6) Visitor education.
One glaring problem often reported by destinations is that the visitor does not treat the place like his home. Trashing of a site is commonplace. (Review examples on the internet.) Respect for the people and locality is essential. Iceland has created a visitors’ video and extracted a pledge from tourists to be responsible and respectful. (The KTSP supports this idea.) Education is a two-way street, locals must be educated as to the importance of tourism. It “is the mainstay of Kauai’s economy” (KMP).
Fear that we will destroy the tourist economy by regulating it is often voiced by naysayers. It is a misplaced fear.
To do nothing will destroy the place that is the very product that tourism sells. If we as a community demonstrate by thoughtful regulation and marketing that we are making Kauai a quality place to visit, then people will come. People like to feel exclusive.
We just need to control the visits. It would follow that it will help solve many internal problems: traffic, affordable housing, etc.
I place great stress on local government to take the lead in protecting our unique island home. Too often lack of funding and will to accomplish has produced failure in implementing needed changes.
Though the tourist industry by its KTSP suggests a refocus from marketing to managing this place, there primary motivation in the past has been marketing. Because local citizens elect our local government, they are a prime motivator in ensuring that this place is protected.

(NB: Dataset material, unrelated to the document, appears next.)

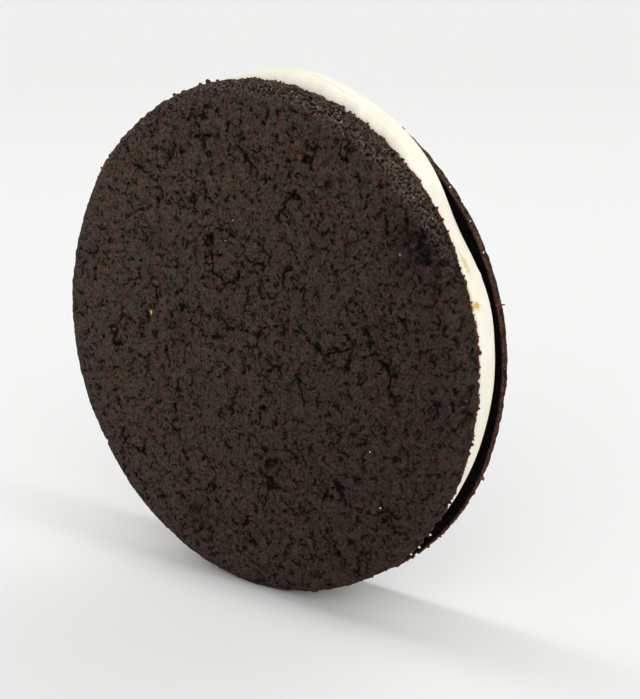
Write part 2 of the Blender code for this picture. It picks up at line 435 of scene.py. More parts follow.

By that I mean, we malama the beauty of Kauai, its culture and the aloha spirit of our people by motivating our county government to do so.
This effort to keep our island pono is not a “go it alone” project. Government must embrace and collaborate with the tourist industry, the environmentalists, other stakeholders and the community to avoid the pilikia of overtourism.
The travel industry must stop using our product just for profit. The industry must help protect the place. It appears from the current KTSP that our local bureau has a will to so. It is governments turn to join in the effort.
William J. Fernandez is a resident of Kapaa.